Hybrid Beamforming Design for Near-Field ISAC with Modular XL-MIMO

TL;DR

This paper introduces a modular XL-MIMO framework for integrated sensing and communication that enhances spectral efficiency and sensing resolution using hybrid beamforming, with solutions based on manifold optimization and SDR techniques.

Contribution

It proposes a novel modular XL-MIMO ISAC framework with a closed-form optimal analog beamformer and low-dimensional digital beamforming solutions, addressing channel modeling complexity and hybrid array design.

Findings

The proposed framework improves spectral efficiency and sensing resolution.

The closed-form solution simplifies hybrid beamforming design.
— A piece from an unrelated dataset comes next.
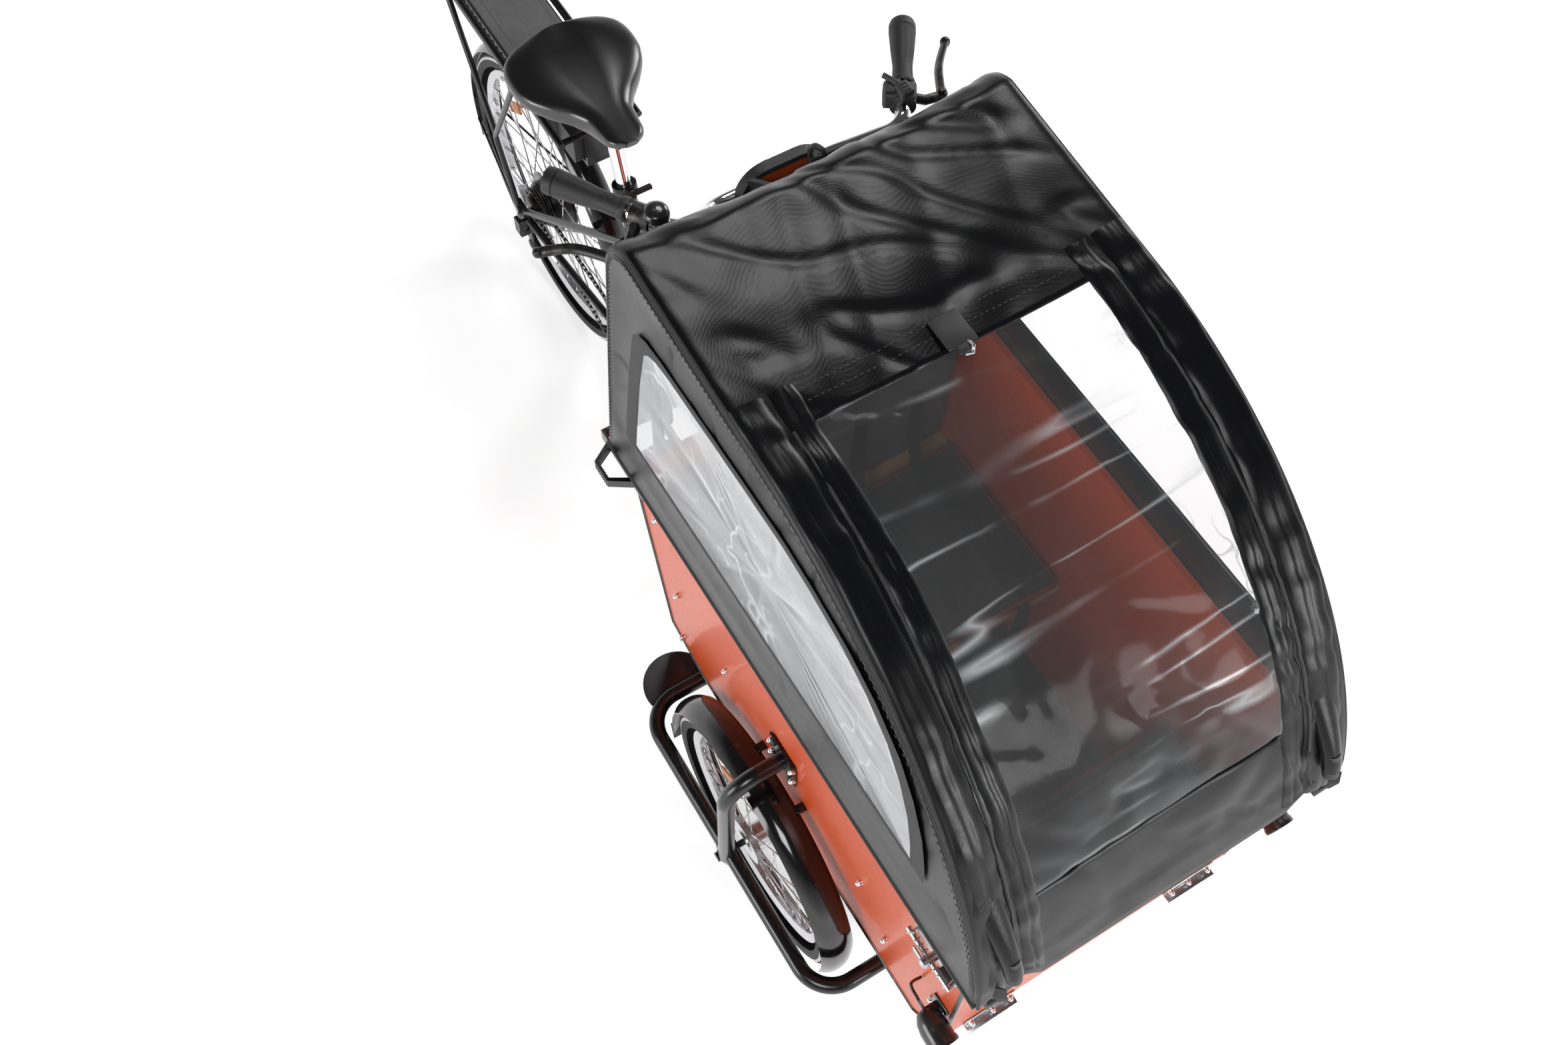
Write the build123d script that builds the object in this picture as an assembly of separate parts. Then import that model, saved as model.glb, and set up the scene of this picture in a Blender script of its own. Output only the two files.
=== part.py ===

Simulation results validate the effectiveness of the methods.

Abstract

A novel modular extremely large-scale multiple-input-multiple-output (XL-MIMO) integrated sensing and communication (ISAC) framework is proposed in this paper. We consider a downlink ISAC scenario and exploit the modular array architecture to enhance the communication spectral efficiency and sensing resolution while reducing the channel modeling complexity by employing the hybrid spherical and planar wavefront model. Considering the hybrid digital-analog structure inherent to modular arrays, we formulate a joint analog-digital beamforming design problem based on the communication spectral efficiency and sensing signal-to-clutter-plus-noise ratio (SCNR). By exploring the structural similarity of the communication and sensing channels, it is proved that the optimal transmit covariance matrix lies in the subspace spanned by the subarray response vectors, yielding a closed-form solution for the optimal analog beamformer. Consequently, the joint design problem is transformed into a low-dimensional rank-constrained digital beamformer optimization. We first propose a manifold optimization method that directly optimizes the digital beamformer on the rank-constrained Stiefel manifold. Additionally, we develop an semidefinite relaxation (SDR)-based approach that relaxes the rank constraint and employ the randomization technique to obtain a near-optimal solution. Simulation results demonstrate the effectiveness of the proposed modular XL-MIMO ISAC framework and algorithms.